--- Materials provided ---
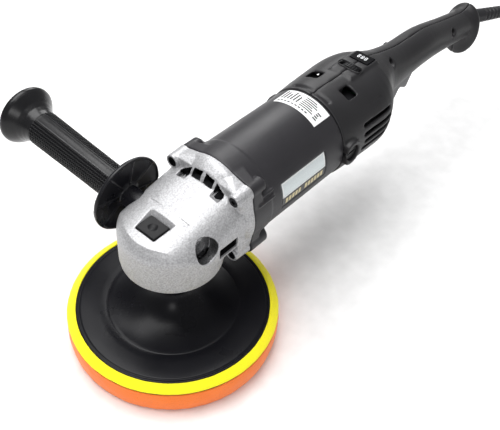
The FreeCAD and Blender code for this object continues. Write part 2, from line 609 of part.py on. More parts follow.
def shell_cuts():
    cuts = []
    # Air inlets along both sides, short one first.
    for angle, width, x0, x1 in ((51, 1.6, 193, 223), (70, 3.6, 193, 233), (82, 3.6, 193, 236),
                                 (92, 3.6, 194, 236), (102, 3.6, 192, 235)):
        slot = block(x0, x1, -width / 2, width / 2, MOTOR_Z + 33, MOTOR_Z + 60)
        cuts += [turned_about_motor(slot, angle), turned_about_motor(slot, -angle)]
    # Pair of openings on top, and a groove behind the label.
    top_slot = block(189, 201, 12, 24, 140, 170)
    cuts += [top_slot, mirrored_y(top_slot)]
    cuts.append(band(41.2, 60, 168.5, 173, -32, 24))
    # Seats of the readout window and the dial.
    cuts.append(block(WINDOW_X - 6.4, WINDOW_X + 6.4, -9.9, 9.9, 156.4, 170))
    cuts.append(block(WINDOW_X - 5, WINDOW_X + 5, -8, 8, 150, 170))
    cuts.append(block(DIAL_X - 3.6, DIAL_X + 3.6, -11.5, 11.5, 140, 170))
    # Brush caps and holders.
    for side in (-1, 1):
        low, high = sorted((side * 40.2, side * 60))
        cuts.append(y_cyl(7.7, low, high, BRUSH_X, MOTOR_Z))
        low, high = sorted((side * 20, side * 41))
        cuts.append(block(BRUSH_X - 5.5, BRUSH_X + 5.5, low, high, MOTOR_Z - 4.6, MOTOR_Z + 4.6))
    # Trigger opening below, lock-on button in the right side.
    cuts.append(block(285, 339, -8.3, 8.3, 60, 112))
    cuts.append(y_cyl(4.65, 10, 30, LOCK_ON_X, LOCK_ON_Z))
    cuts.append(y_cyl(2.45, -11.2, 11.2, PIVOT_X, PIVOT_Z))
    # Screws.
    for x, z, depth in SHELL_SCREWS:
        cuts.append(y_cyl(1.9, -depth - 1, depth - 2, x, z))
        cuts.append(y_cyl(3.6, -60, -depth, x, z))
    # Cord boot's throat.
    cuts.append(x_cyl(8.1, 432, 470, 0, CORD_START.z))
    return cuts


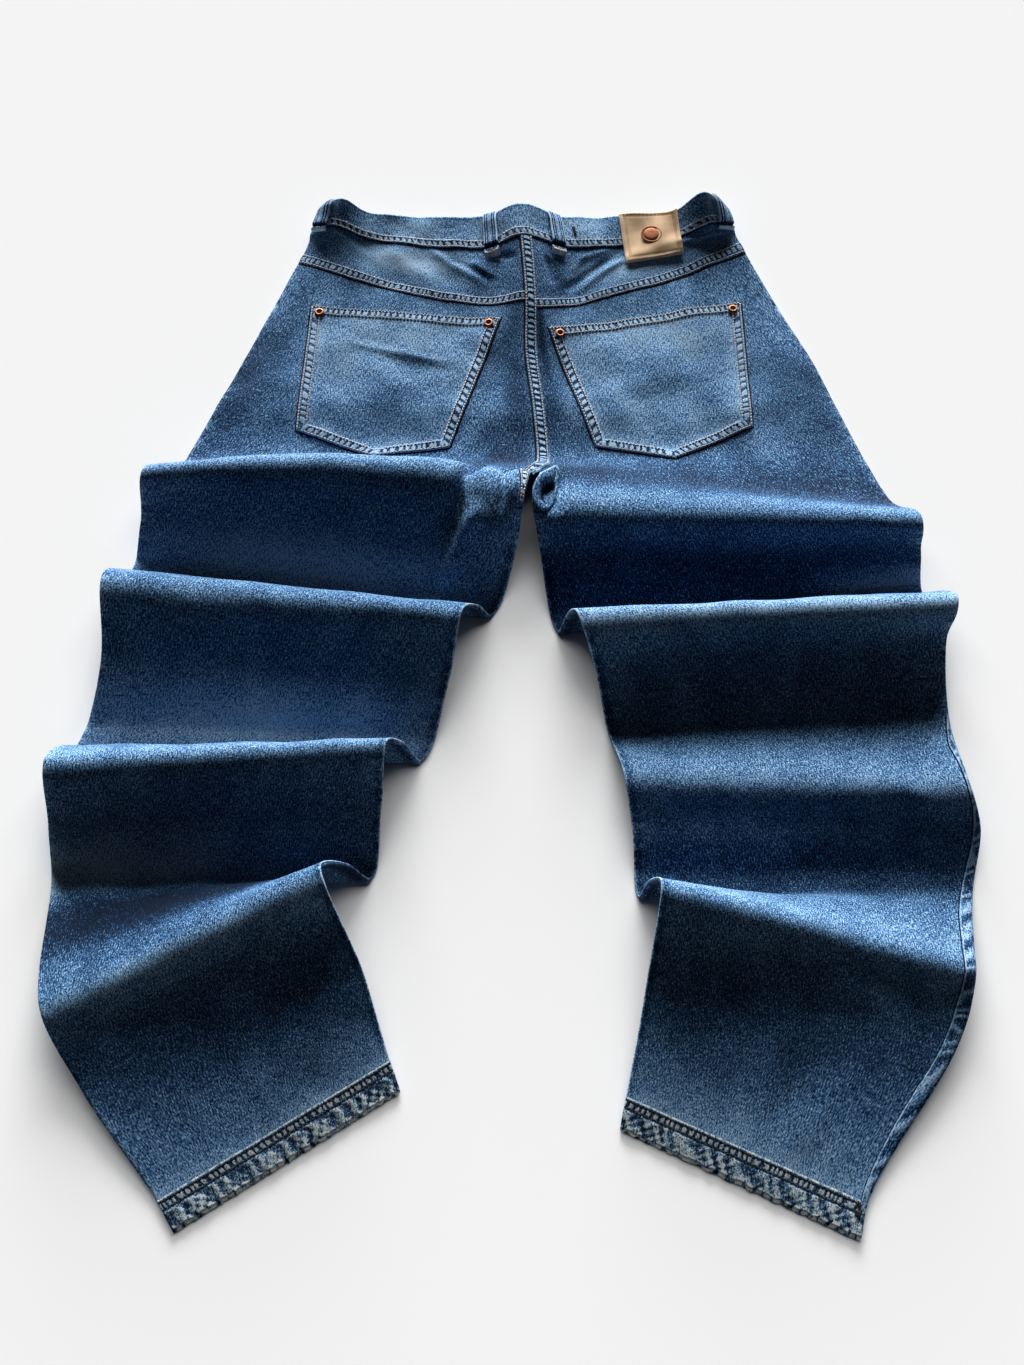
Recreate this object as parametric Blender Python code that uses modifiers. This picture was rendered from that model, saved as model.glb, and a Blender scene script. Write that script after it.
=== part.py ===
"""Balloon jeans laid on a floor, back side up, with each leg pushed up into folds.

The garment is drawn as two surfaces, one for each leg with its half of the seat. A
surface is a row of sections from the waist to the hem. A section runs straight across
the leg from the centre seam or inseam (u = 0) to the outseam (u = 1), and t is the
distance along that inner edge from the top of the waistband. Back panels, pockets,
belt loops and the patch follow the surface, and the front panels lie beneath it.

Metres, +Z up, +Y towards the waist, +X to the right leg. The floor is z = 0, and the
origin is under the middle of the garment.
"""

import math
from collections import namedtuple

import bmesh
import bpy
from mathutils import Vector

# Driving sizes.
CLOTH = 0.0016              # one layer of denim
SEAM_GAP = 0.0003           # between pieces that are sewn together
BAND_THICKNESS = 0.0026     # waistband, two layers pressed
HEM_RISE = 0.0008           # the turned-up hem stands above the leg
LAID_ON = 0.0008            # under a piece that lies on a panel
POCKET_THICKNESS = 0.0016
LOOP_WIDTH = 0.015
LOOP_THICKNESS = 0.0016
LOOP_ARCH = 0.0036          # room for a thin belt under the loops
LOOP_FLAT = 1.35            # how soon a loop's arch reaches its full height
LOOP_ROUND = 0.8
PATCH_THICKNESS = 0.0018
RIVET_RADIUS = 0.0047
RIVET_HEIGHT = 0.0021
RIVET_GAP = 0.0010
BUTTON_RADIUS = 0.0085
BUTTON_HEIGHT = 0.0024
BUTTON_LIFT = 0.0034        # the front waist stands on the button by this much
LIFT_SPREAD = 0.035
BUTTON_CLEAR = 0.0004       # under the button
ORNAMENT_RADIUS = 0.0105
ORNAMENT_HEIGHT = 0.0016
FRONT_DIP = 0.022           # the front waist is lower than the back at the centre
STACK = 2 * CLOTH + SEAM_GAP    # a leg's two layers, lying on each other

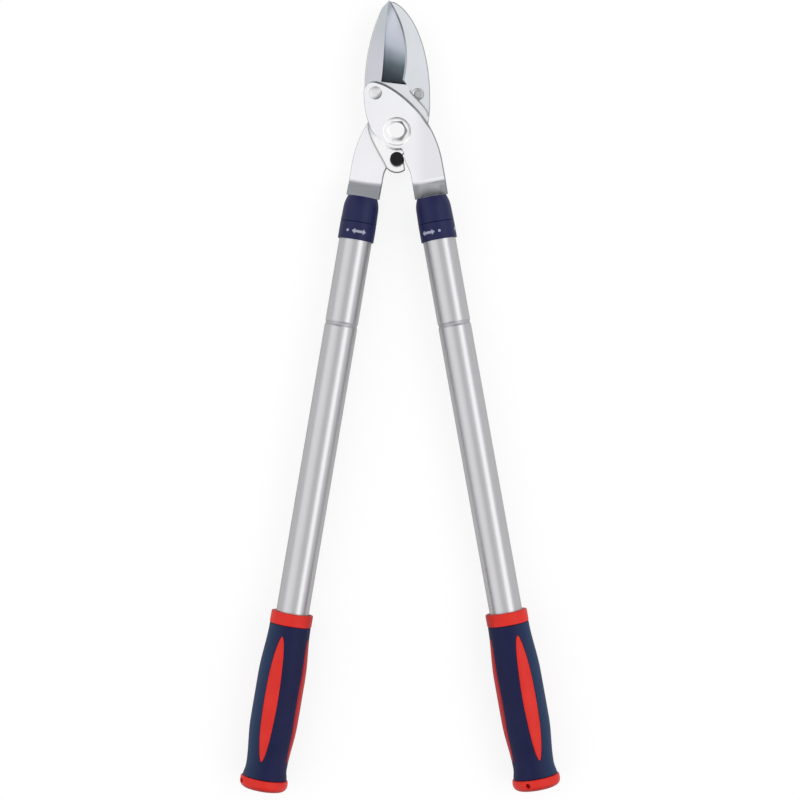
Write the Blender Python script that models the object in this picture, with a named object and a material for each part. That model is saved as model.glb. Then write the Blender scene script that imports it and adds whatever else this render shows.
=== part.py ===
---
-- Exercise brief --
Reproduce each entry above exactly, keeping every word.

-- Output below --
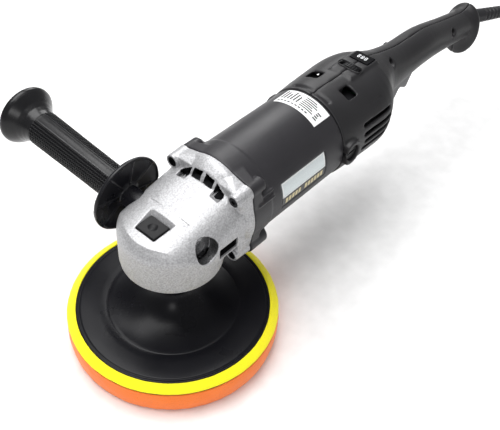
The FreeCAD and Blender code for this object continues. Write part 2, from line 609 of part.py on. More parts follow.
def shell_cuts():
    cuts = []
    # Air inlets along both sides, short one first.
    for angle, width, x0, x1 in ((51, 1.6, 193, 223), (70, 3.6, 193, 233), (82, 3.6, 193, 236),
                                 (92, 3.6, 194, 236), (102, 3.6, 192, 235)):
        slot = block(x0, x1, -width / 2, width / 2, MOTOR_Z + 33, MOTOR_Z + 60)
        cuts += [turned_about_motor(slot, angle), turned_about_motor(slot, -angle)]
    # Pair of openings on top, and a groove behind the label.
    top_slot = block(189, 201, 12, 24, 140, 170)
    cuts += [top_slot, mirrored_y(top_slot)]
    cuts.append(band(41.2, 60, 168.5, 173, -32, 24))
    # Seats of the readout window and the dial.
    cuts.append(block(WINDOW_X - 6.4, WINDOW_X + 6.4, -9.9, 9.9, 156.4, 170))
    cuts.append(block(WINDOW_X - 5, WINDOW_X + 5, -8, 8, 150, 170))
    cuts.append(block(DIAL_X - 3.6, DIAL_X + 3.6, -11.5, 11.5, 140, 170))
    # Brush caps and holders.
    for side in (-1, 1):
        low, high = sorted((side * 40.2, side * 60))
        cuts.append(y_cyl(7.7, low, high, BRUSH_X, MOTOR_Z))
        low, high = sorted((side * 20, side * 41))
        cuts.append(block(BRUSH_X - 5.5, BRUSH_X + 5.5, low, high, MOTOR_Z - 4.6, MOTOR_Z + 4.6))
    # Trigger opening below, lock-on button in the right side.
    cuts.append(block(285, 339, -8.3, 8.3, 60, 112))
    cuts.append(y_cyl(4.65, 10, 30, LOCK_ON_X, LOCK_ON_Z))
    cuts.append(y_cyl(2.45, -11.2, 11.2, PIVOT_X, PIVOT_Z))
    # Screws.
    for x, z, depth in SHELL_SCREWS:
        cuts.append(y_cyl(1.9, -depth - 1, depth - 2, x, z))
        cuts.append(y_cyl(3.6, -60, -depth, x, z))
    # Cord boot's throat.
    cuts.append(x_cyl(8.1, 432, 470, 0, CORD_START.z))
    return cuts


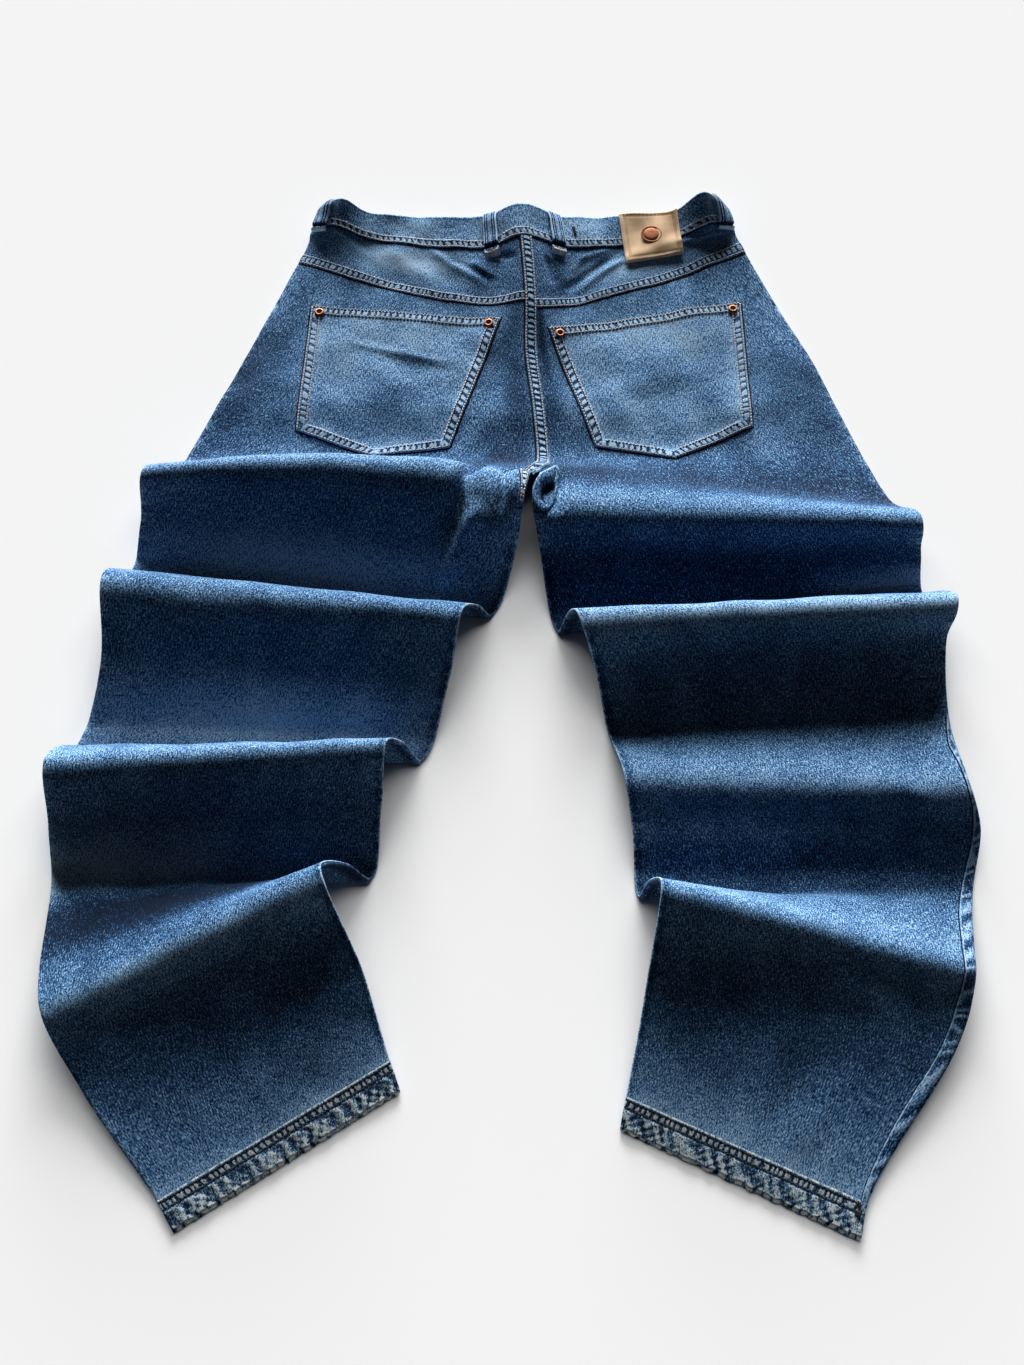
Recreate this object as parametric Blender Python code that uses modifiers. This picture was rendered from that model, saved as model.glb, and a Blender scene script. Write that script after it.
=== part.py ===
"""Balloon jeans laid on a floor, back side up, with each leg pushed up into folds.

The garment is drawn as two surfaces, one for each leg with its half of the seat. A
surface is a row of sections from the waist to the hem. A section runs straight across
the leg from the centre seam or inseam (u = 0) to the outseam (u = 1), and t is the
distance along that inner edge from the top of the waistband. Back panels, pockets,
belt loops and the patch follow the surface, and the front panels lie beneath it.

Metres, +Z up, +Y towards the waist, +X to the right leg. The floor is z = 0, and the
origin is under the middle of the garment.
"""

import math
from collections import namedtuple

import bmesh
import bpy
from mathutils import Vector

# Driving sizes.
CLOTH = 0.0016              # one layer of denim
SEAM_GAP = 0.0003           # between pieces that are sewn together
BAND_THICKNESS = 0.0026     # waistband, two layers pressed
HEM_RISE = 0.0008           # the turned-up hem stands above the leg
LAID_ON = 0.0008            # under a piece that lies on a panel
POCKET_THICKNESS = 0.0016
LOOP_WIDTH = 0.015
LOOP_THICKNESS = 0.0016
LOOP_ARCH = 0.0036          # room for a thin belt under the loops
LOOP_FLAT = 1.35            # how soon a loop's arch reaches its full height
LOOP_ROUND = 0.8
PATCH_THICKNESS = 0.0018
RIVET_RADIUS = 0.0047
RIVET_HEIGHT = 0.0021
RIVET_GAP = 0.0010
BUTTON_RADIUS = 0.0085
BUTTON_HEIGHT = 0.0024
BUTTON_LIFT = 0.0034        # the front waist stands on the button by this much
LIFT_SPREAD = 0.035
BUTTON_CLEAR = 0.0004       # under the button
ORNAMENT_RADIUS = 0.0105
ORNAMENT_HEIGHT = 0.0016
FRONT_DIP = 0.022           # the front waist is lower than the back at the centre
STACK = 2 * CLOTH + SEAM_GAP    # a leg's two layers, lying on each other

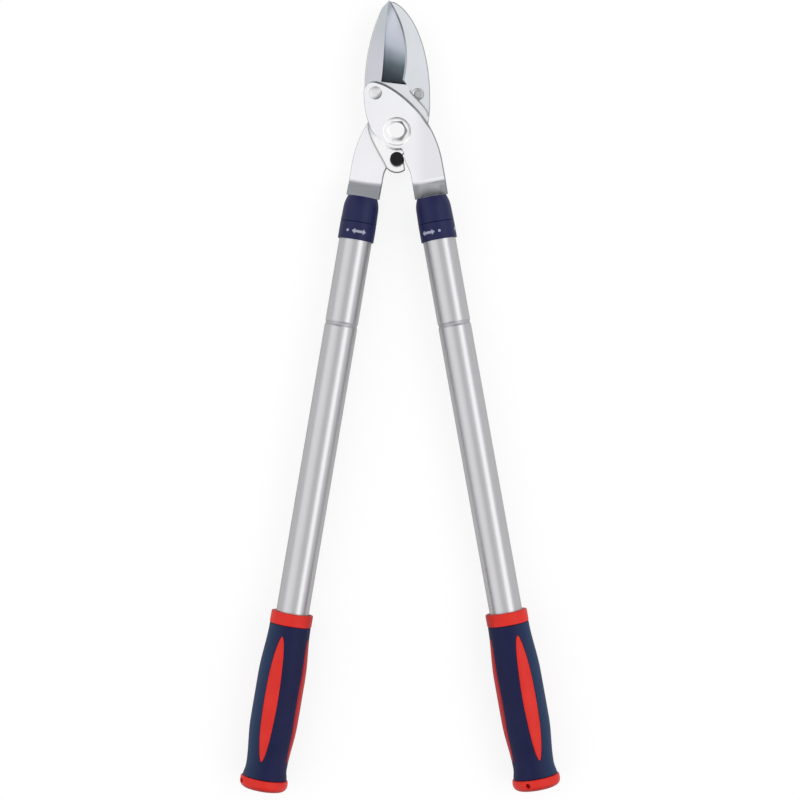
Write the Blender Python script that models the object in this picture, with a named object and a material for each part. That model is saved as model.glb. Then write the Blender scene script that imports it and adds whatever else this render shows.
=== part.py ===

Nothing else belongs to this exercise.